Ultra-Stability describes a two-tiered feedback: first, a system tries normal adjustments to maintain stability, but if those fail repeatedly, a higher-level mechanism reorganizes internal structures or parameters, allowing the system to adapt to entirely new conditions.

How would you explain it like I'm…

Trying new ways to stay safe

Think of how your body keeps you warm. If you go outside in the cold, you don't freeze — your body shivers, your skin tightens, you put on a coat. There's no one special trick; you do whatever works to stay okay. That's ultra-stability: trying lots of different things until you find one that keeps you safe.

Adapting to stay safe

Ultra-stability is when a system keeps the things that really matter inside safe limits, even when the world keeps throwing surprises at it — and it does this by trying out different inner setups, not by snapping back to one fixed setting. A thermostat just returns to one temperature. But your body keeps your blood chemistry safe in lots of different ways depending on the weather, food, and exercise.
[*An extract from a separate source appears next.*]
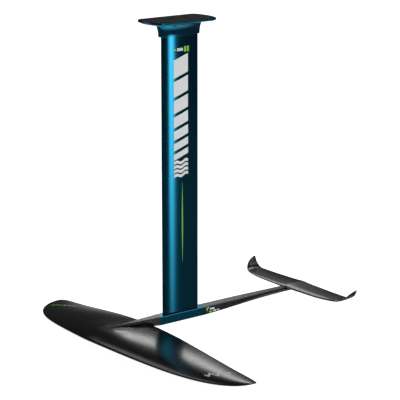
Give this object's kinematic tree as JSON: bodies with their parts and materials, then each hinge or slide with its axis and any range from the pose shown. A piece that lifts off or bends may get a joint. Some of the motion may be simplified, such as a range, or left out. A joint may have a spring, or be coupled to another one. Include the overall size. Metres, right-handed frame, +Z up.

The cyberneticist W. Ross Ashby built a machine in the 1950s called the homeostat to show this: it could reach the same 'okay' state through many different inner configurations.

Ultra-stability

Ultra-stability is a concept introduced by the cyberneticist W. Ross Ashby in the 1950s to describe a system that can keep certain essential variables (the ones it needs to survive or function) within safe limits, even when the environment changes in ways the system has never seen before. The trick is that ultra-stable systems don't just push back toward a single fixed setpoint, the way a thermostat does. Instead, when their essential variables drift outside the safe range, they reorganize themselves — trying different internal configurations until they find one that brings the variables back inside. Ashby built a machine called the homeostat that demonstrated this: it would automatically rewire its own settings whenever it got pushed too far, hunting for a configuration that kept its critical readings in bounds. The concept matters because it explains a kind of resilience deeper than simple feedback control — the ability to adapt to truly novel disturbances by exploring, not just correcting.

 

Ultra-stability, introduced by W. Ross Ashby in *An Introduction to Cybernetics* (1956), is the capacity of a system to maintain one or more essential variables within the bounds required for survival or proper functioning, despite environmental disturbances and internal variability. Crucially, the system does not return to a fixed setpoint — as a thermostat or classical homeostatic loop would — but maintains a range of viable variation, and when an essential variable is driven out of range, the system reorganizes its own parameters until the variable returns to bounds. Ashby demonstrated this with the homeostat, a machine whose multiple subsystems could automatically adjust their parameters to keep electrical readings within critical bounds; the same essential state was reachable through many distinct internal configurations. The concept is structurally broader than homeostasis: ultra-stability is the capacity to explore alternative configurations and select those that preserve essential-variable viability, enabling adaptation to novel environments without loss of core function.

Broad Use

  • Cybernetics & Control Theory: A machine that reconfigures itself if initial feedback loops can't cope with persistent errors, effectively changing its control logic at a meta-level.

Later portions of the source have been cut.